START RECORDED INFORMATION
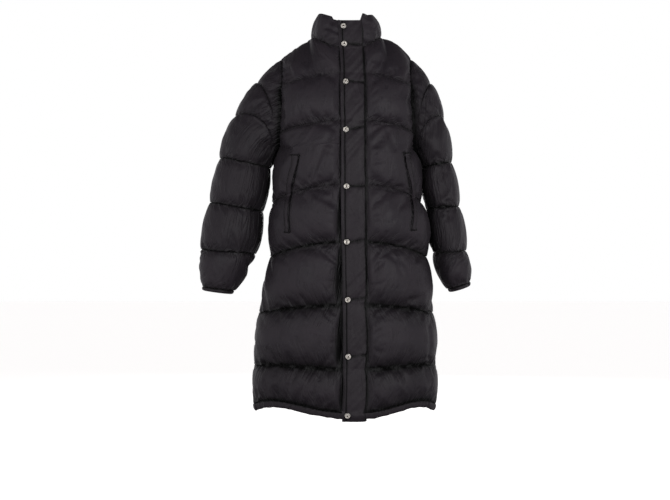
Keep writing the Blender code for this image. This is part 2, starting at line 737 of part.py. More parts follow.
def make_welt(name, sheet, side, table, material):
    """The welt of a pocket: a strip on the front, crossed by a section on each grid row."""
    def edge_at(z):
        for a, b in zip(table, table[1:]):
            if b.z <= z <= a.z:
                t = (a.z - z) / (a.z - b.z)
                return mix(a.x, b.x, t), mix(a.width, b.width, t)
        end = table[0] if z > table[0].z else table[-1]
        return end.x, end.width

    stations = []
    for r in range(sheet.rows - 1):
        for t in (0.0, 0.5):
            point, normal = surface_between(sheet, r, t, mix(table[0].x, table[-1].x, 0.5))
            if table[-1].z <= point.z <= table[0].z:
                stations.append((r, t))
    outside, inside = [], []
    for r, t in stations:
        guess, normal = surface_between(sheet, r, t, table[0].x)
        x, width = edge_at(guess.z)
        out_row, in_row = [], []
        for across in (0.0, 0.5, 1.0):
            point, normal = surface_between(sheet, r, t, x + side * width * across)
            in_row.append(point + normal * WELT_CLEAR)
            out_row.append(point + normal * (WELT_CLEAR + WELT_THICK))
        outside.append(out_row)
        inside.append(in_row)
    wall(name, outside, inside, material)


for leftover in list(bpy.data.objects):
    bpy.data.objects.remove(leftover, do_unlink=True)

coat = bpy.data.collections.new("long_puffer_coat")
bpy.context.scene.collection.children.link(coat)

shell_cloth = make_material("black_nylon", (0.026, 0.024, 0.026), 0.55)
trim_cloth = make_material("black_nylon_trim", (0.022, 0.021, 0.022), 0.6)
nickel = make_material("nickel", (0.62, 0.60, 0.57), 0.25, 1.0)

body_quarters, front_sheets, back_sheet = body_sheets()
sleeve_sheets = {
    -1: sleeve_sheet(-1, SLEEVE_RIGHT, body_quarters[(-1, True)], body_quarters[(-1, False)]),
    1: sleeve_sheet(1, SLEEVE_LEFT, body_quarters[(1, True)], body_quarters[(1, False)]),
}
collar = collar_sheet(body_quarters)
seam_normals(front_sheets, back_sheet, sleeve_sheets, collar)

for sheet in front_sheets.values():
    sheet.open_seams(("first", "last", "high"), side_row_index())
back_sheet.open_seams(("first", "last", "high"), side_row_index())
for sheet in sleeve_sheets.values():
    sheet.open_seams(("low",))
collar.open_seams(("low",))

names = {-1: "right", 1: "left"}
for side, word in names.items():
    sheet_wall(f"front_{word}", front_sheets[side], shell_cloth)
    sheet_wall(f"sleeve_{word}", sleeve_sheets[side], shell_cloth)
    hem_wall(f"hem_{word}", front_sheets[side], trim_cloth)
    cuff_wall(f"cuff_{word}", sleeve_sheets[side], trim_cloth)
sheet_wall("back", back_sheet, shell_cloth)
hem_wall("hem_back", back_sheet, trim_cloth)
sheet_wall("collar", collar, shell_cloth)
flap_outside = make_flap(front_sheets, collar, shell_cloth)
make_snaps(flap_outside, nickel)
make_welt("welt_right", front_sheets[-1], -1, WELT_RIGHT, trim_cloth)
make_welt("welt_left", front_sheets[1], 1, WELT_LEFT, trim_cloth)
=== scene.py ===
# Long black puffer coat in its worn, hollow form: down panels, a snapped flap, gathered hem and cuffs.
import math
from bisect import bisect_right

import bmesh
import bpy
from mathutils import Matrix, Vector, noise
from mathutils.bvhtree import BVHTree


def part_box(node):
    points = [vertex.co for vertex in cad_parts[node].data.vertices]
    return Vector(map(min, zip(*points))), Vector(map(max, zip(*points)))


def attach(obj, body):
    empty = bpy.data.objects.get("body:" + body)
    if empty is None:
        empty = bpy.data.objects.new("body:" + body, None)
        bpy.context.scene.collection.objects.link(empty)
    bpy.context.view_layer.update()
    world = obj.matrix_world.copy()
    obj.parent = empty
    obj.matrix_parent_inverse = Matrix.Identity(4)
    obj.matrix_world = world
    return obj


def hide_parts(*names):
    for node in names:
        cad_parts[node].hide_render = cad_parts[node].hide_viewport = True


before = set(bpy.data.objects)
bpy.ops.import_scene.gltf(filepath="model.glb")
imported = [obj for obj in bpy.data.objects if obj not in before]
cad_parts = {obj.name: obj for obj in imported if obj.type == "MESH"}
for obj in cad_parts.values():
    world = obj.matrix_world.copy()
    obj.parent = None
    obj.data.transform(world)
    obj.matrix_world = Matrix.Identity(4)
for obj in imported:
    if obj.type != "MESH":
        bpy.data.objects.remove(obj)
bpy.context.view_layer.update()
scene = bpy.context.scene

# camera and light
view = {
    "place": (-0.033, -3.20, -0.630),
    "width": 2.01,              # metres across the picture at the middle of the coat
}


def addCamera(settings):
    data = bpy.data.cameras.new("camera")
    data.sensor_fit = "HORIZONTAL"
    data.angle = 2 * math.atan(settings["width"] / 2 / -settings["place"][1])
    camera = bpy.data.objects.new("camera", data)
    camera.location = settings["place"]
    camera.rotation_euler = (math.radians(90), 0, 0)      # level, looking along +Y
    scene.collection.objects.link(camera)
    scene.camera = camera


studio = {
    "floor": -1.46,             # where the wearer's feet would be
    "floorSize": 14,            # half its width
    "paper": "#F4F3F2",
    "paperRoughness": 0.9,
    "backdrop": ("#FFFFFF", 1.0),
    # colour, strength, and the sines of the heights where it starts and ends to fade
    "ambient": ("#FBF8FC", 0.95, 0.10, 0.72),
    "floorGlow": 0.90,          # the sweep is lit by itself, as a light table is, and lights nothing else
    "lamps": {                  # place, what it points at, size, watts
        "soft key": ((1.5, -3.6, -0.15), (0.05, 0.0, -0.50), 1.5, 34),
        "soft fill": ((-1.5, -3.6, -0.25), (-0.05, 0.0, -0.50), 1.5, 18),
        "back light": ((0.3, 3.6, 0.2), (0.0, 0.1, -0.5), 1.8, 26),
    },
}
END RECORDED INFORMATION
EXERCISE INSTRUCTIONS
Print the whole listing exactly as it is.

WRITTEN RESPONSE
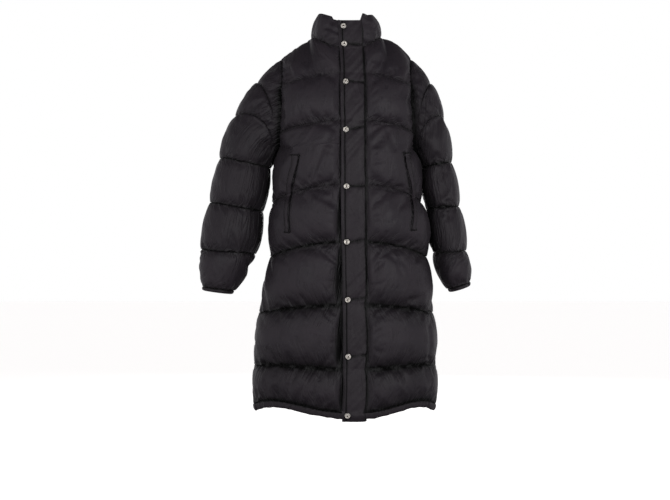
Keep writing the Blender code for this image. This is part 2, starting at line 737 of part.py. More parts follow.
def make_welt(name, sheet, side, table, material):
    """The welt of a pocket: a strip on the front, crossed by a section on each grid row."""
    def edge_at(z):
        for a, b in zip(table, table[1:]):
            if b.z <= z <= a.z:
                t = (a.z - z) / (a.z - b.z)
                return mix(a.x, b.x, t), mix(a.width, b.width, t)
        end = table[0] if z > table[0].z else table[-1]
        return end.x, end.width

    stations = []
    for r in range(sheet.rows - 1):
        for t in (0.0, 0.5):
            point, normal = surface_between(sheet, r, t, mix(table[0].x, table[-1].x, 0.5))
            if table[-1].z <= point.z <= table[0].z:
                stations.append((r, t))
    outside, inside = [], []
    for r, t in stations:
        guess, normal = surface_between(sheet, r, t, table[0].x)
        x, width = edge_at(guess.z)
        out_row, in_row = [], []
        for across in (0.0, 0.5, 1.0):
            point, normal = surface_between(sheet, r, t, x + side * width * across)
            in_row.append(point + normal * WELT_CLEAR)
            out_row.append(point + normal * (WELT_CLEAR + WELT_THICK))
        outside.append(out_row)
        inside.append(in_row)
    wall(name, outside, inside, material)


for leftover in list(bpy.data.objects):
    bpy.data.objects.remove(leftover, do_unlink=True)

coat = bpy.data.collections.new("long_puffer_coat")
bpy.context.scene.collection.children.link(coat)

shell_cloth = make_material("black_nylon", (0.026, 0.024, 0.026), 0.55)
trim_cloth = make_material("black_nylon_trim", (0.022, 0.021, 0.022), 0.6)
nickel = make_material("nickel", (0.62, 0.60, 0.57), 0.25, 1.0)

body_quarters, front_sheets, back_sheet = body_sheets()
sleeve_sheets = {
    -1: sleeve_sheet(-1, SLEEVE_RIGHT, body_quarters[(-1, True)], body_quarters[(-1, False)]),
    1: sleeve_sheet(1, SLEEVE_LEFT, body_quarters[(1, True)], body_quarters[(1, False)]),
}
collar = collar_sheet(body_quarters)
seam_normals(front_sheets, back_sheet, sleeve_sheets, collar)

for sheet in front_sheets.values():
    sheet.open_seams(("first", "last", "high"), side_row_index())
back_sheet.open_seams(("first", "last", "high"), side_row_index())
for sheet in sleeve_sheets.values():
    sheet.open_seams(("low",))
collar.open_seams(("low",))

names = {-1: "right", 1: "left"}
for side, word in names.items():
    sheet_wall(f"front_{word}", front_sheets[side], shell_cloth)
    sheet_wall(f"sleeve_{word}", sleeve_sheets[side], shell_cloth)
    hem_wall(f"hem_{word}", front_sheets[side], trim_cloth)
    cuff_wall(f"cuff_{word}", sleeve_sheets[side], trim_cloth)
sheet_wall("back", back_sheet, shell_cloth)
hem_wall("hem_back", back_sheet, trim_cloth)
sheet_wall("collar", collar, shell_cloth)
flap_outside = make_flap(front_sheets, collar, shell_cloth)
make_snaps(flap_outside, nickel)
make_welt("welt_right", front_sheets[-1], -1, WELT_RIGHT, trim_cloth)
make_welt("welt_left", front_sheets[1], 1, WELT_LEFT, trim_cloth)
=== scene.py ===
# Long black puffer coat in its worn, hollow form: down panels, a snapped flap, gathered hem and cuffs.
import math
from bisect import bisect_right

import bmesh
import bpy
from mathutils import Matrix, Vector, noise
from mathutils.bvhtree import BVHTree


def part_box(node):
    points = [vertex.co for vertex in cad_parts[node].data.vertices]
    return Vector(map(min, zip(*points))), Vector(map(max, zip(*points)))


def attach(obj, body):
    empty = bpy.data.objects.get("body:" + body)
    if empty is None:
        empty = bpy.data.objects.new("body:" + body, None)
        bpy.context.scene.collection.objects.link(empty)
    bpy.context.view_layer.update()
    world = obj.matrix_world.copy()
    obj.parent = empty
    obj.matrix_parent_inverse = Matrix.Identity(4)
    obj.matrix_world = world
    return obj


def hide_parts(*names):
    for node in names:
        cad_parts[node].hide_render = cad_parts[node].hide_viewport = True


before = set(bpy.data.objects)
bpy.ops.import_scene.gltf(filepath="model.glb")
imported = [obj for obj in bpy.data.objects if obj not in before]
cad_parts = {obj.name: obj for obj in imported if obj.type == "MESH"}
for obj in cad_parts.values():
    world = obj.matrix_world.copy()
    obj.parent = None
    obj.data.transform(world)
    obj.matrix_world = Matrix.Identity(4)
for obj in imported:
    if obj.type != "MESH":
        bpy.data.objects.remove(obj)
bpy.context.view_layer.update()
scene = bpy.context.scene

# camera and light
view = {
    "place": (-0.033, -3.20, -0.630),
    "width": 2.01,              # metres across the picture at the middle of the coat
}


def addCamera(settings):
    data = bpy.data.cameras.new("camera")
    data.sensor_fit = "HORIZONTAL"
    data.angle = 2 * math.atan(settings["width"] / 2 / -settings["place"][1])
    camera = bpy.data.objects.new("camera", data)
    camera.location = settings["place"]
    camera.rotation_euler = (math.radians(90), 0, 0)      # level, looking along +Y
    scene.collection.objects.link(camera)
    scene.camera = camera


studio = {
    "floor": -1.46,             # where the wearer's feet would be
    "floorSize": 14,            # half its width
    "paper": "#F4F3F2",
    "paperRoughness": 0.9,
    "backdrop": ("#FFFFFF", 1.0),
    # colour, strength, and the sines of the heights where it starts and ends to fade
    "ambient": ("#FBF8FC", 0.95, 0.10, 0.72),
    "floorGlow": 0.90,          # the sweep is lit by itself, as a light table is, and lights nothing else
    "lamps": {                  # place, what it points at, size, watts
        "soft key": ((1.5, -3.6, -0.15), (0.05, 0.0, -0.50), 1.5, 34),
        "soft fill": ((-1.5, -3.6, -0.25), (-0.05, 0.0, -0.50), 1.5, 18),
        "back light": ((0.3, 3.6, 0.2), (0.0, 0.1, -0.5), 1.8, 26),
    },
}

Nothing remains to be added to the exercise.